Estuve tentado varias veces a abandonar la sala durante la función. Me dolía la cabeza y estaba muy molesto por lo que yo percibía como un fraude. Me contuve por miedo a que mi salida ofendiera a la persona que me había invitado, quien estaba sentado a mi lado, en silencio. Nadie más daba señales de exasperación, de modo que concluí que el problema era una apreciación negativa de mi parte. El resto del público no parecía compartir mis sentimientos pesimistas. Así que terminé por echarme para atrás en la butaca y dedicar mi atención a pensar en otras cosas.
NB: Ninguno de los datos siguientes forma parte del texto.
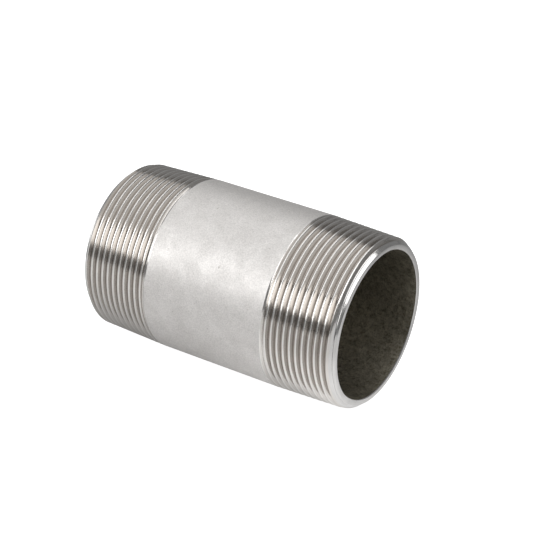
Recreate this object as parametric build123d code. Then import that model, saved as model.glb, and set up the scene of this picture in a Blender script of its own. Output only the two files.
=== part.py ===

Los aplausos finales, bastante efusivos para mi sorpresa, fueron los que me obligaron a devolver mi atención al escenario.

Una vez terminado mi calvario y mientras el público abandonaba la sala, a través de las conversaciones que alcanzaron a llegar a mis oídos me pude dar cuenta que yo no era el único que había había albergado sentimientos de frustración a causa del espectáculo. Se escuchaban a mi rededor muchas quejas y expresiones de ira. Mis acompañantes también fueron unánimes: la obra era pésima. Pésima producción, pésima dirección, pésima actuación, pésima iluminación, pésimo sonido, pésimo, pésimo, pésimo todo. A unos conocidos con los que me encontré les interrogué acerca de sus impresiones de la obra. Respondieron mostrando con palabras fuertes su irritación. Era patente y general la sensación de haber sido víctimas de una tomada de pelo muy cara. Durante el regreso a casa la conversación sólo sirvió para corroborar ese sentimiento.

Pero empecé luego a preguntarme a mí mismo -y sigo sin dar con una respuesta satisfactoria- ¿por qué nadie protestamos durante el desarrollo de la obra si tanto nos enojó? ¿Por qué no abandonamos el recinto y dejamos a los actores hablando solos para mostrar nuestro desagrado? ¿Qué movió al público -evidentemente descontento por haber gastado inútilmente una buena cantidad de dinero- a soportar en silencio las dos horas de fastidio y a aplaudir efusivamente a los actores al final de la representación? ¿Por qué no exigimos que nos devolvieran el costo de los boletos? ¿Fue esa la forma más civilizada que encontramos de actuar en esas circunstancias? ¿Se trató, como en mi caso, de temor de herir o confundir los sentimientos de los demás ventilando los propios? ¿Fue deseo de no desmoralizar y/o entristecer a los actores, quienes seguramente realizaron su trabajo creyendo que merecía aplausos? ¿Fue apatía, un “whatever” silencioso y de ojos en blanco que buscaba paliar el resentimiento con la indiferencia? ¿Fue una expresión de “ya para qué”, “para qué me enojo”?

No puedo evitar tampoco tratar de adivinar qué harían los ciudadanos de otros países en semejantes circunstancias. ¿Seremos la gente de San Luis Potosí y/o México los únicos que aguantamos que nos den gato por liebre sin decir nada? Hay evidencias que apuntan en esa dirección, y a juzgar por lo que nos enseña la historia nacional, esa actitud ha sido la que ha permitido la “dictadura perfecta” del PRI. Hay signos positivos, bendito Dios, de que las cosas van cambiando. Y, claro, eso nos permite albergar una esperanza de que México, cada ciudadano, ya no se quedará sentado en silencio, rumiando solo su frustración. Sobre todo ahora que la realidad política actual, manipulada a contentillo por AMLO y MORENA, nos hace temer que a nuestras esperanzas de buen gobierno les pase lo mismo que a las de quienes fuimos aquella noche a disfrutar del Fantasma de la Ópera.